- TASK BRIEF: In the listing below, locate the line that contains "The Blender code" and the line that contains "add_strands(mesh, upper, root". Restate word for word those two lines and every line between them, and nothing else.
— start of RECORDS SHOWN —
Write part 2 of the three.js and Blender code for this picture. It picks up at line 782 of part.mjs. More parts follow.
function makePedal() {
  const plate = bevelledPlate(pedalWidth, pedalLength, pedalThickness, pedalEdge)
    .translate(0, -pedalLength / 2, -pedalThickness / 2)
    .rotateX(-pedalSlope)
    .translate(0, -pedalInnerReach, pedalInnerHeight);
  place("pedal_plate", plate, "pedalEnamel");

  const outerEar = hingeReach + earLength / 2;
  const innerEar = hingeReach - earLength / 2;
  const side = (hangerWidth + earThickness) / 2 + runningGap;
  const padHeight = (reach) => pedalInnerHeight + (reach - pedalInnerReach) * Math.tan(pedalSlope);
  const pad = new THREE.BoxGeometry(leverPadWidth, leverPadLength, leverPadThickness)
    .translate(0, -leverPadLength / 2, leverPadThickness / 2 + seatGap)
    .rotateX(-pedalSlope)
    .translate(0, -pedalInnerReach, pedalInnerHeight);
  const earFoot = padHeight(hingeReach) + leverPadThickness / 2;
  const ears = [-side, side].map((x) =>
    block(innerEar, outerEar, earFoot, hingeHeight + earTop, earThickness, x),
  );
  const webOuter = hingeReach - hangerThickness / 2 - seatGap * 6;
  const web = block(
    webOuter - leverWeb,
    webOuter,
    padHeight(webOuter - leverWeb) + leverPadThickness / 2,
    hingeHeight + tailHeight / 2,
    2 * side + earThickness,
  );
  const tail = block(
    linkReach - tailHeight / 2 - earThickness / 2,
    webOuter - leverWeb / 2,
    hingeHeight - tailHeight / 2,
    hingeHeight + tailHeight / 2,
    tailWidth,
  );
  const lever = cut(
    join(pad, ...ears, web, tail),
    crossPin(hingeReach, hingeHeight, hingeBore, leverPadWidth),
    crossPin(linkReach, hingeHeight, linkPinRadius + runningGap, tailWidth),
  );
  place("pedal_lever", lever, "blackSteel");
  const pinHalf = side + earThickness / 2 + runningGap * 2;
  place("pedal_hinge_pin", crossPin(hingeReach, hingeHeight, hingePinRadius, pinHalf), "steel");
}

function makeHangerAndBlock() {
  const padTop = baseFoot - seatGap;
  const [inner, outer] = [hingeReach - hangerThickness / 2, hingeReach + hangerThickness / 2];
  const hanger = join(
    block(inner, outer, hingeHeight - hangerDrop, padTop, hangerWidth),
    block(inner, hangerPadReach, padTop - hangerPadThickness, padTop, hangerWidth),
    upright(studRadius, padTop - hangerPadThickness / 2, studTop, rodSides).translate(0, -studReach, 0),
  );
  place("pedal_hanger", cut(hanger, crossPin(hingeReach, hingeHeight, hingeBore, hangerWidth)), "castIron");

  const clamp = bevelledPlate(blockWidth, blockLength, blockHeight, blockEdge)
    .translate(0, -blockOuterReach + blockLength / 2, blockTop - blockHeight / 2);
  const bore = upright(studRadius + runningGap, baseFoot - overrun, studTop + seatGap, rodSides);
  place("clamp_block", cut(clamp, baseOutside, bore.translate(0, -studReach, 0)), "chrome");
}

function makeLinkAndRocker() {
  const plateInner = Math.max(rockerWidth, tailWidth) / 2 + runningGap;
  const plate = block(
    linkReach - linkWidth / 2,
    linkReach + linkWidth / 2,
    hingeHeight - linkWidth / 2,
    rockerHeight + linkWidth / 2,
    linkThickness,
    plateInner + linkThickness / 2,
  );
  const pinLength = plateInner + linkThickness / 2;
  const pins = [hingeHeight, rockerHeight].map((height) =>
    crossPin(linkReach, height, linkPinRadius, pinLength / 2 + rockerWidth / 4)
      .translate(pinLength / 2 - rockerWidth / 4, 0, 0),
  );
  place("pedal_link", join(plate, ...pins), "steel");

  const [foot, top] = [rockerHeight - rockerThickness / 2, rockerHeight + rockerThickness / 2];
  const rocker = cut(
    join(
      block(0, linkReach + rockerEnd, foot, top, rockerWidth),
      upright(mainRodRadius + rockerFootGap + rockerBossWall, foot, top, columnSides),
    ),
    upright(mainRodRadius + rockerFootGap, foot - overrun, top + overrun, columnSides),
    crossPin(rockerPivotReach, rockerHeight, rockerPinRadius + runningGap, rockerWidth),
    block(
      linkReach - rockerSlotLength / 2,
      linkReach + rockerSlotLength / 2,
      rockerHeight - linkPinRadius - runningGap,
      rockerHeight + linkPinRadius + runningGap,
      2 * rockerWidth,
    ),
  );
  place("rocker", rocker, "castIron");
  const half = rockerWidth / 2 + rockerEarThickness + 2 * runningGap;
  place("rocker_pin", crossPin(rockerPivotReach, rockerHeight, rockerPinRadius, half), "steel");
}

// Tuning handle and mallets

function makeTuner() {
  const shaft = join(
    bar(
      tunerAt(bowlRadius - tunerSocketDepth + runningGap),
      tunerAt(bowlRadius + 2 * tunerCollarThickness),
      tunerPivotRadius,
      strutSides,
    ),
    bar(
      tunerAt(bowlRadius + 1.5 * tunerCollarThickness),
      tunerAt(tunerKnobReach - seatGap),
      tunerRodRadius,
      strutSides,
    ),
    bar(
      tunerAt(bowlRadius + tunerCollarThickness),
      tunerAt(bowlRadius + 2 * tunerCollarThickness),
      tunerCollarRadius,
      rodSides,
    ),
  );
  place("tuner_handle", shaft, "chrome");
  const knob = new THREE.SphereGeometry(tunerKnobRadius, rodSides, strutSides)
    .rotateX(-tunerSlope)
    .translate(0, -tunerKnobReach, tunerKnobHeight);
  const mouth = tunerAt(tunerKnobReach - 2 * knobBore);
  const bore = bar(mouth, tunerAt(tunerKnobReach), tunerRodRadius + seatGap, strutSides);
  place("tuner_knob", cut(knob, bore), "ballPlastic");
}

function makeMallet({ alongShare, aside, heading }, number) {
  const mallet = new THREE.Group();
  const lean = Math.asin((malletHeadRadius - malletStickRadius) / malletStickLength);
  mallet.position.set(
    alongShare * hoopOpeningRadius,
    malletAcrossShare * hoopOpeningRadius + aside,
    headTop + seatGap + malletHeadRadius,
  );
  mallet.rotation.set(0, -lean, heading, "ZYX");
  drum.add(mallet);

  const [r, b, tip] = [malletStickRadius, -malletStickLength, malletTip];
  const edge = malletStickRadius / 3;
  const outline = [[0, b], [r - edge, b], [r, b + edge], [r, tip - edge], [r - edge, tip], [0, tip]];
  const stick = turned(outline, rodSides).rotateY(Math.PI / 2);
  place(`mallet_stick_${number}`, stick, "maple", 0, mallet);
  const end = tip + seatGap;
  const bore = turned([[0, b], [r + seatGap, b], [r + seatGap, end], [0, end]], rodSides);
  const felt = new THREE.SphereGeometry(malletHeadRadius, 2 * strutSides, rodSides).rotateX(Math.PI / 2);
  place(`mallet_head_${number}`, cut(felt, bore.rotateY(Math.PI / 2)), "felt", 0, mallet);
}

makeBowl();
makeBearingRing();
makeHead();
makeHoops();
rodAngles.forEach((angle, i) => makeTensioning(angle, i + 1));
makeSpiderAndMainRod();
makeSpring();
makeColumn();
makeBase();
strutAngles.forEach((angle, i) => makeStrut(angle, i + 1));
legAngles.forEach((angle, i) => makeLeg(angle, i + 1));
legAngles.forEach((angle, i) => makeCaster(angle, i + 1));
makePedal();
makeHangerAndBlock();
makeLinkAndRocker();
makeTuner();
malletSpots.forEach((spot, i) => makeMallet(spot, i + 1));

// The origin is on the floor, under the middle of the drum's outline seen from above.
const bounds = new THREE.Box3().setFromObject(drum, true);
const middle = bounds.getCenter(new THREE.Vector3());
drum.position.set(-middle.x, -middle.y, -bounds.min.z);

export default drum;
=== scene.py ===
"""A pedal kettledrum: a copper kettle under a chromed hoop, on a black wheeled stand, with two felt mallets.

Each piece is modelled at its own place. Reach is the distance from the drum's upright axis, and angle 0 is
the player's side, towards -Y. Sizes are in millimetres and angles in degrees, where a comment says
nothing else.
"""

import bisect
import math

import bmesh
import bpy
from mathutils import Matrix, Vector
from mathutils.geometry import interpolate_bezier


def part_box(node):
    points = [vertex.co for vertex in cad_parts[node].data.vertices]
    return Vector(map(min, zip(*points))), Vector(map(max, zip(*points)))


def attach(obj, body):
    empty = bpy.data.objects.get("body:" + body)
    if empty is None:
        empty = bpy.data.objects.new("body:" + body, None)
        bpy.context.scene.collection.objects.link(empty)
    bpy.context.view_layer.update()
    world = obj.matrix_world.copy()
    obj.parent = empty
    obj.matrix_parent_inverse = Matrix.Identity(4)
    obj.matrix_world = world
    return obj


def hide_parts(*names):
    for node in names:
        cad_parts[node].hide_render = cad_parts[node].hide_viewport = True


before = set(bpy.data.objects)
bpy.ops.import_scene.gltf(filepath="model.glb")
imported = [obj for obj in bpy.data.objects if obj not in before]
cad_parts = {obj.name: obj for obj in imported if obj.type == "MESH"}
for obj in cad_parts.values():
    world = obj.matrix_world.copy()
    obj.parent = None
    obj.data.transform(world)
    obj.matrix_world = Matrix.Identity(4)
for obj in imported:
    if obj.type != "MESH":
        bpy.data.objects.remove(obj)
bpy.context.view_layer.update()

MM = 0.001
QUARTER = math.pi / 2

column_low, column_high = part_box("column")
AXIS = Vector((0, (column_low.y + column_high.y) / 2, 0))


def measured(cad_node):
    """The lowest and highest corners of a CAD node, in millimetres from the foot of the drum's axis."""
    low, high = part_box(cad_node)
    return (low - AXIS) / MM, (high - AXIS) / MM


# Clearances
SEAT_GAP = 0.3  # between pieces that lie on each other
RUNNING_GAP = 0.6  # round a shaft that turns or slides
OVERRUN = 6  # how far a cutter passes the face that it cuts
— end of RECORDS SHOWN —
— start of RECORDS SHOWN —
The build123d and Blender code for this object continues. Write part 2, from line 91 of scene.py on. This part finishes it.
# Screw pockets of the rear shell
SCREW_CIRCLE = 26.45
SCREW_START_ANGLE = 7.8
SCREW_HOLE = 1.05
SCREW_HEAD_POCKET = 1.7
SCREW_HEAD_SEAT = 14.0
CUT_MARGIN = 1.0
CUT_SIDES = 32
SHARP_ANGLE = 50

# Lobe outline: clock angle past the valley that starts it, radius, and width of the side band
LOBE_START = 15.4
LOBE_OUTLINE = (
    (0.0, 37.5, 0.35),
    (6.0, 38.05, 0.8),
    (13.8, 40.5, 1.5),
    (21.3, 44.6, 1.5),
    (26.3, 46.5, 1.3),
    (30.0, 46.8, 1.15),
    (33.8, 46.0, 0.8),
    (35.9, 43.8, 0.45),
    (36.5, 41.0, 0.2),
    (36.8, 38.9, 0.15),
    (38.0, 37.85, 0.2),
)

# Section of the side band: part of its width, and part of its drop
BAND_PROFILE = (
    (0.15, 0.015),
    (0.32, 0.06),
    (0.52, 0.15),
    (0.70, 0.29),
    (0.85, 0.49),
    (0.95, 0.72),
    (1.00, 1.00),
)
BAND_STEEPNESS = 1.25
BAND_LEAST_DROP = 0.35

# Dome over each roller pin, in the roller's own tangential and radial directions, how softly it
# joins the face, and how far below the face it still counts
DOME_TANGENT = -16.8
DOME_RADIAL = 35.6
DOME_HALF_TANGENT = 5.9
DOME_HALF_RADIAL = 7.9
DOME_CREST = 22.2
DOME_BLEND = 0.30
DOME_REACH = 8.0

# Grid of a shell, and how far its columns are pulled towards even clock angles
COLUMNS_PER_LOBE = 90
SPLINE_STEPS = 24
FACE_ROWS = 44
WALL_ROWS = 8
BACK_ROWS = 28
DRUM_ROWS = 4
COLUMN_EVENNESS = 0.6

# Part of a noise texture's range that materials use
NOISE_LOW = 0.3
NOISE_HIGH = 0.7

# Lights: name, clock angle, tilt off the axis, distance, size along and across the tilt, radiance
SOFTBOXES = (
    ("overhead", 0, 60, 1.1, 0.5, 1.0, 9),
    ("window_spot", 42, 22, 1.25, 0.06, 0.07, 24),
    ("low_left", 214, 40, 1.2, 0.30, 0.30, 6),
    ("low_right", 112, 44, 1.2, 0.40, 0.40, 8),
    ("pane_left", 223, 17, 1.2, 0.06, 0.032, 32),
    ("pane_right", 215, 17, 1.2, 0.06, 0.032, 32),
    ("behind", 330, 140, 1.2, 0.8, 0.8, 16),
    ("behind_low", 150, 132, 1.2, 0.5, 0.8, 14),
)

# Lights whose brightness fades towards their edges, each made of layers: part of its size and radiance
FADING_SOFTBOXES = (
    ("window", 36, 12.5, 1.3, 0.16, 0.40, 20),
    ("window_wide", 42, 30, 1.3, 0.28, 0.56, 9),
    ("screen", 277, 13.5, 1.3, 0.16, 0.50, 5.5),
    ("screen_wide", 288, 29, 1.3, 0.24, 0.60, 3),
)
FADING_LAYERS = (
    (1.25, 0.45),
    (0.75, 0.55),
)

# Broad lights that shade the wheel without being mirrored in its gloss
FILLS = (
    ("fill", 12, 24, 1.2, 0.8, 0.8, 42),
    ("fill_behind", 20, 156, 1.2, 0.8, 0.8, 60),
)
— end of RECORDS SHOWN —
— start of RECORDS SHOWN —
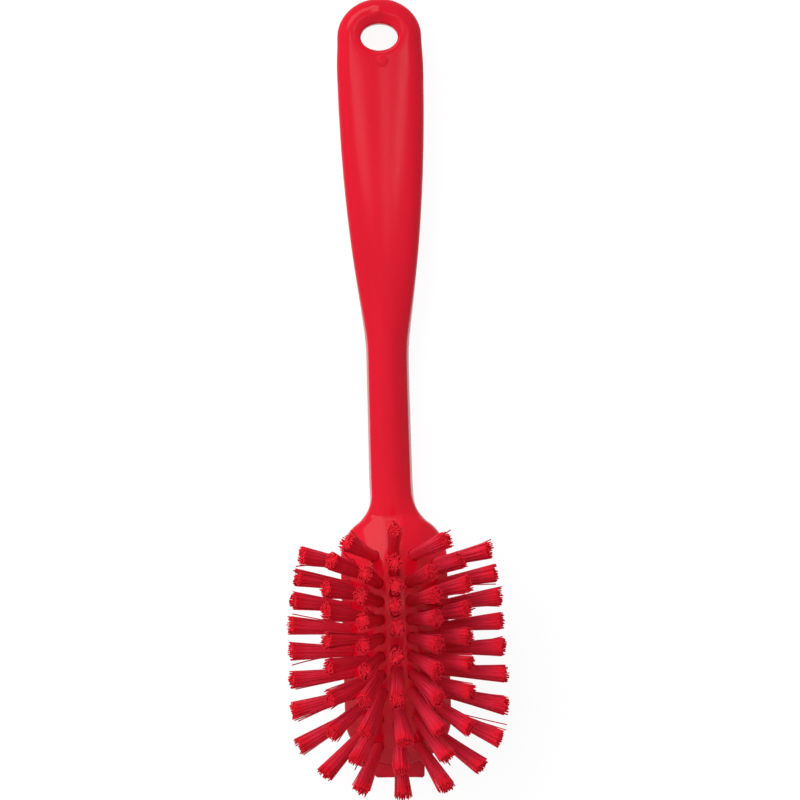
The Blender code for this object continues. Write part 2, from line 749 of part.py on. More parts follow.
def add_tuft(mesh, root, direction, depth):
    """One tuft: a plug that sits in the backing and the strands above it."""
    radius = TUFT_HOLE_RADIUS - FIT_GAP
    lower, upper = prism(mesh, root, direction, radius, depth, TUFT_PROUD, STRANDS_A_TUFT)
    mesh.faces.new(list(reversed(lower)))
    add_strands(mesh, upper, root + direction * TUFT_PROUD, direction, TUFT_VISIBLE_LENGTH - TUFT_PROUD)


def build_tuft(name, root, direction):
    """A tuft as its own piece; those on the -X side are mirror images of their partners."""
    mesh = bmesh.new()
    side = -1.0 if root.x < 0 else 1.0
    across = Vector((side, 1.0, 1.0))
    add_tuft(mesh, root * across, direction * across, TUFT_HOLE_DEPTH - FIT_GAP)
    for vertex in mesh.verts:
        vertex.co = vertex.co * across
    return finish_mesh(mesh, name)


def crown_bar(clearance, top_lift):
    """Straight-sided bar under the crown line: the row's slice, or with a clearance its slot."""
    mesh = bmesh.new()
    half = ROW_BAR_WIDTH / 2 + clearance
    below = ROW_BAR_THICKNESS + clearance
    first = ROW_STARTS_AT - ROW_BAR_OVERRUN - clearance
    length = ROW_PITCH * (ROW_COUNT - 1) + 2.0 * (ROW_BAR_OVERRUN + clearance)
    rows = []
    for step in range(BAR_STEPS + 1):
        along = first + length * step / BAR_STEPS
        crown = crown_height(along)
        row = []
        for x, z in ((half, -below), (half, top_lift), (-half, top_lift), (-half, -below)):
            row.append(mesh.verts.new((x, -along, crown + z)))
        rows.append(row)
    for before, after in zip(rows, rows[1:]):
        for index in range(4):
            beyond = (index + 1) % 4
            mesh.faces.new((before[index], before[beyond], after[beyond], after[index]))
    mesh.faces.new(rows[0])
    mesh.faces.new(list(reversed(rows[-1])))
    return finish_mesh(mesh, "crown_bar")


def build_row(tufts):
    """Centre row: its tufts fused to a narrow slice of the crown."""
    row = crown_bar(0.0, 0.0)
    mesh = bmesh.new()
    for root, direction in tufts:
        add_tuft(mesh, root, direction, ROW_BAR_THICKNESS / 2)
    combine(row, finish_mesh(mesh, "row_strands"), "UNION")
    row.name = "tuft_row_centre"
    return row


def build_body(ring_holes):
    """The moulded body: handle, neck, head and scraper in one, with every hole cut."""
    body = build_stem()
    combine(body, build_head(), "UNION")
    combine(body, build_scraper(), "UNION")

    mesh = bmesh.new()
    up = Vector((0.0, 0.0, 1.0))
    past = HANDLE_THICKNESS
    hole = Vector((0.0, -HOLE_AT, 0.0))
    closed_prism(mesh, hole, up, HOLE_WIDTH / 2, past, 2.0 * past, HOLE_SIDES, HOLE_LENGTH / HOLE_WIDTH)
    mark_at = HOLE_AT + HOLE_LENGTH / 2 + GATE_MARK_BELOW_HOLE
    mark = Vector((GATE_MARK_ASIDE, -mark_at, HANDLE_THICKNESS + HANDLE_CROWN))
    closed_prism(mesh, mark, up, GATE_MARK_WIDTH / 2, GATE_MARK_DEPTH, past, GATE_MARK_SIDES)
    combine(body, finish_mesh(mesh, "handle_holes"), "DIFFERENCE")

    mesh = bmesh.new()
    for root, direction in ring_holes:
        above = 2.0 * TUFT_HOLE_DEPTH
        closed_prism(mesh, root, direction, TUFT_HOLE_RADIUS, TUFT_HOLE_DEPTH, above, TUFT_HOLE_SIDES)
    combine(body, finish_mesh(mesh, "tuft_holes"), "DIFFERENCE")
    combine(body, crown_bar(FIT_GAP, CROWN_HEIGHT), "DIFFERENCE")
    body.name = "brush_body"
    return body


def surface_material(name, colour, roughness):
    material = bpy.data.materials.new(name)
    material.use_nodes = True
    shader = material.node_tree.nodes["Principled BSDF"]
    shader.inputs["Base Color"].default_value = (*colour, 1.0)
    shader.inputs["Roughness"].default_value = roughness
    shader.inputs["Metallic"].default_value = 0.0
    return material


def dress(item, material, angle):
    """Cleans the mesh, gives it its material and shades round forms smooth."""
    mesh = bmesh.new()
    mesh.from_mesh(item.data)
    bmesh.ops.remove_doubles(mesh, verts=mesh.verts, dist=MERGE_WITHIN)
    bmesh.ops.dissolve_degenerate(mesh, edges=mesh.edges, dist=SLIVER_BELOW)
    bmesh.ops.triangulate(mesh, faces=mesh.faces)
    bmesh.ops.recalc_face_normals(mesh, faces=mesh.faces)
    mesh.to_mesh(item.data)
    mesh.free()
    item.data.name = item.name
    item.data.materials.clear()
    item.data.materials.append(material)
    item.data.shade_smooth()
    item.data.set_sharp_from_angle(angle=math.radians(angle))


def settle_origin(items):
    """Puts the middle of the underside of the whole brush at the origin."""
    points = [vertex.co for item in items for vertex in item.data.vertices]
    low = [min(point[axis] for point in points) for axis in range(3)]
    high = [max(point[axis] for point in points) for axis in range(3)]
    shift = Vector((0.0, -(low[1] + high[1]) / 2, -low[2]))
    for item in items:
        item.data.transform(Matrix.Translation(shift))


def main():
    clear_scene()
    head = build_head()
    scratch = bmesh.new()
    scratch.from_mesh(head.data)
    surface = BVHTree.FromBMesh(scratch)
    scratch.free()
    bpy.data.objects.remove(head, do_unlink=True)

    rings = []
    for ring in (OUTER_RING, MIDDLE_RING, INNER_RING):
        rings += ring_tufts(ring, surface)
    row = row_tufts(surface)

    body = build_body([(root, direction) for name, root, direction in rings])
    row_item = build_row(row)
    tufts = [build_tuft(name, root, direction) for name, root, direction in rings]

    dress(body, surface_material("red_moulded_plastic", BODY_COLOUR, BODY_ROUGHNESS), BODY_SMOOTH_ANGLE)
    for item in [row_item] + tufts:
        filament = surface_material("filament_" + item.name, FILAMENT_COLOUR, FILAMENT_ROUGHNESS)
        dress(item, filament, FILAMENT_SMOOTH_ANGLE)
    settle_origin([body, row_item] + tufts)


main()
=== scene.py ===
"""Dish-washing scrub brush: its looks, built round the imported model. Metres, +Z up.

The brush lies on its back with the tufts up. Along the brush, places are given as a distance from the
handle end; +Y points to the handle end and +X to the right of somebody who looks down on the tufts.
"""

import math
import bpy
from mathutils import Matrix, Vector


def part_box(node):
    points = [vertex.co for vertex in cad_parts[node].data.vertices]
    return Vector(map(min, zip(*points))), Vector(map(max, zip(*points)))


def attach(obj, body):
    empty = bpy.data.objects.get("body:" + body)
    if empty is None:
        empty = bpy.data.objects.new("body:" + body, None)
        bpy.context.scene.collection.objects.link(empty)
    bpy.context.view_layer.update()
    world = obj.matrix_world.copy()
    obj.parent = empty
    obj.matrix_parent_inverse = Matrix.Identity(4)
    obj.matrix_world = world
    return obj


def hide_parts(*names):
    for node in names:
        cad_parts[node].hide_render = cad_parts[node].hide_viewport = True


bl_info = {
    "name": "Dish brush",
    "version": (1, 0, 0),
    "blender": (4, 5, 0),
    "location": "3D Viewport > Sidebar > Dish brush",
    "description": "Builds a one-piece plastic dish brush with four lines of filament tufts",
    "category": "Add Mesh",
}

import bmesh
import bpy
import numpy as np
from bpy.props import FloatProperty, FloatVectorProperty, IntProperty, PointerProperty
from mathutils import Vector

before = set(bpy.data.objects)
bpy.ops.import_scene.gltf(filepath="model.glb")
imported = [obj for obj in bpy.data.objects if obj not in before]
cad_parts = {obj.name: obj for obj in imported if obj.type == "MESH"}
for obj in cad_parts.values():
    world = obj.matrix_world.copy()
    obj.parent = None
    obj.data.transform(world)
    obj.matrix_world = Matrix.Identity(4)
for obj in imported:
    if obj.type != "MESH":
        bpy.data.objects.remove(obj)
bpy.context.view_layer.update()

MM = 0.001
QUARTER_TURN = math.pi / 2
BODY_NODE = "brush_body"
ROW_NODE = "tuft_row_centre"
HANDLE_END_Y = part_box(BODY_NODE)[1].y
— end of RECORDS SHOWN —
- CORRECT RESULT:
The Blender code for this object continues. Write part 2, from line 749 of part.py on. More parts follow.
def add_tuft(mesh, root, direction, depth):
    """One tuft: a plug that sits in the backing and the strands above it."""
    radius = TUFT_HOLE_RADIUS - FIT_GAP
    lower, upper = prism(mesh, root, direction, radius, depth, TUFT_PROUD, STRANDS_A_TUFT)
    mesh.faces.new(list(reversed(lower)))
    add_strands(mesh, upper, root + direction * TUFT_PROUD, direction, TUFT_VISIBLE_LENGTH - TUFT_PROUD)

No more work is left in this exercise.